The bases of the doorways are all very bold, and rest generally on monsters. That under the central shaft has a figure of a man with his arms round the necks of two open-mouthed winged monsters; whilst on the other side is a figure of a person kneeling towards the east, in prayer, and about life-size. The central shaft is of marble, and carved with a tree of Jesse. The detail of this shaft is so delicate and characteristic of the whole work; nothing can be prettier or more graceful than the design, and the execution is admirable.

The capital of the central shaft has the figures of the Holy Trinity, with angels on either side censing; and above is a grand sitting figure of St James, with a scroll in his right hand, and a palmer's staff in the other... The main capital of the central shaft, above the saint's head,. Has on three sides the Temptation of Our Lord, and on its fourth side angels coming and ministering to Him.Santiago doorway

The tympanum of this central door has a central seated figure of our Lord, holding up His open hands. Around Him are the four Evangelists, three of them with their emblematic beasts standing up on their hind legs, with their paws in the Evangelists' laps. Beyond them are angels holding the various instruments of the Passion, and above those angels a multitude of small figures worshipping – the hundred and forty-four thousand, many of them naked, ie free from sin. The archivolt is perhaps the most striking feature in the whole work, having sitting figures of the four-and-twenty elders arranged around its circumference, in a manner at once quite original and singularly effective. The skill and fancy shown in the treatment of this crowd of figures is beyond praise, and there is a certain degree of barbaric splendour about the profuse richness of the work which is wonderfully attractive. Traces everywhere remain of the old delicate colouring with which the sculpture was covered, and this just suffices to give a beautiful tone to the whole work.

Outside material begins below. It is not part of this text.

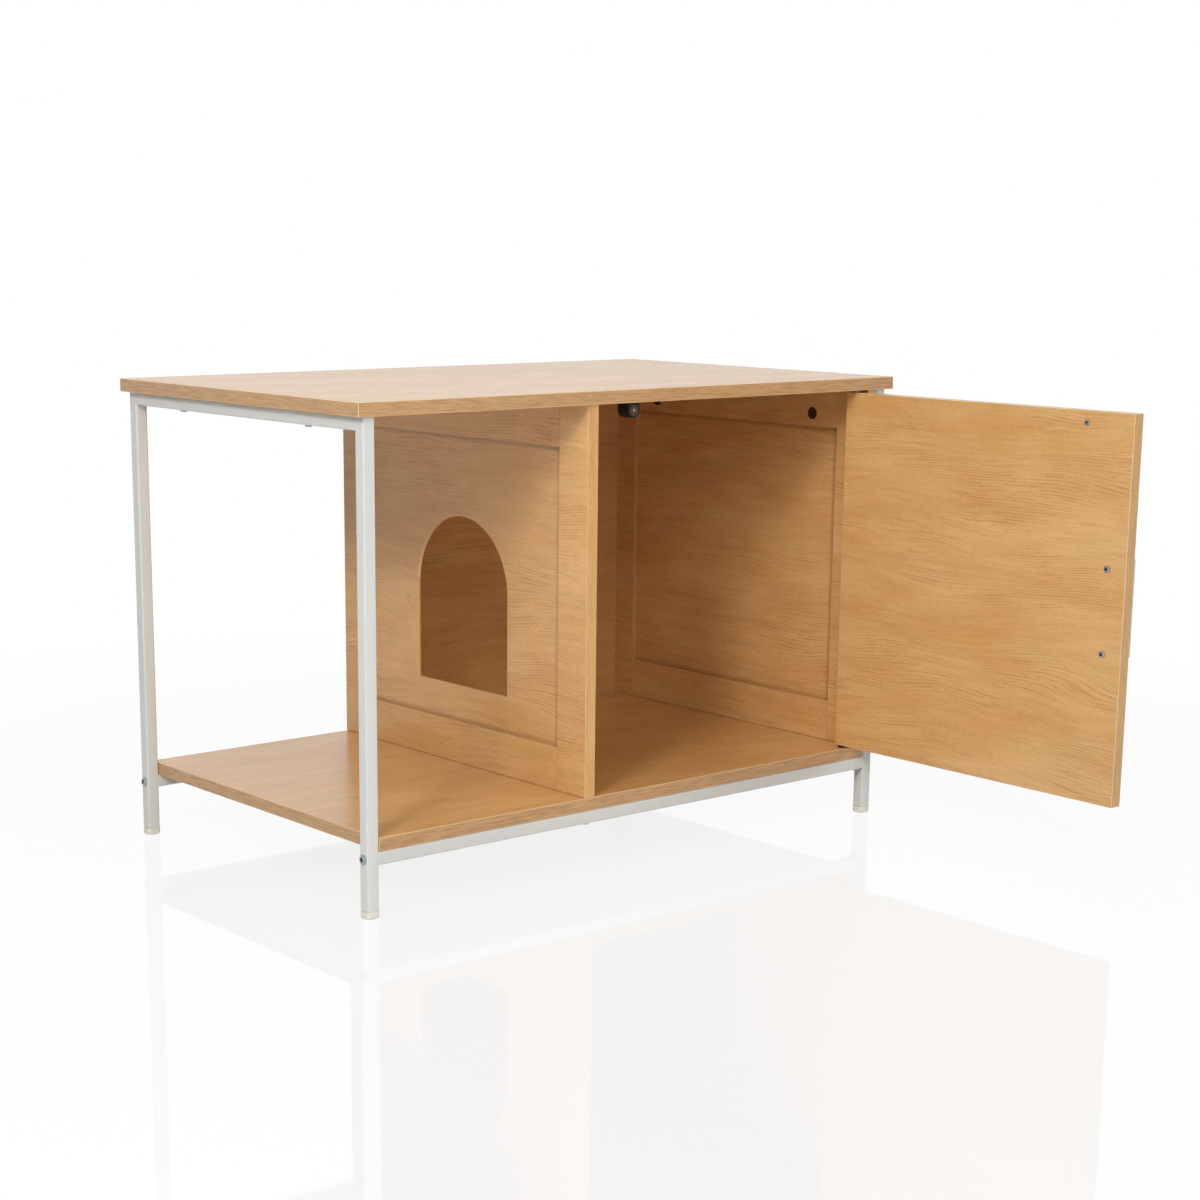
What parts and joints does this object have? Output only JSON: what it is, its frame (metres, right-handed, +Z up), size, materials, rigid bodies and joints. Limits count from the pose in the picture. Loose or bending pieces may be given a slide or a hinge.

The side jambs have standing figures on a level with that of St James. On the north jamb are Jeremiah, Daniel, Isaiah, and Moses, and on the opposite side St Paul, and, I suppose, other New Testament saints, though I could not tell which. The side doorways, though there is no sculpture in their tympana, have figures corresponding with the others in their jambs. Under the groining against the north wall is an angel blowing a trumpet, and there are other angels against the springing of the groining ribs holding children in their hands.

The whole scheme is, in fact, a Last Judgment, treated in a very unconventional manner; the point which most invites hostile criticism being the kind of equality which the sculptor has given to the figures of our Lord and St James, both being seated, and both in the central position; and, though the figure of the apostle is below that of his Lord, it is still the most conspicuous of the two.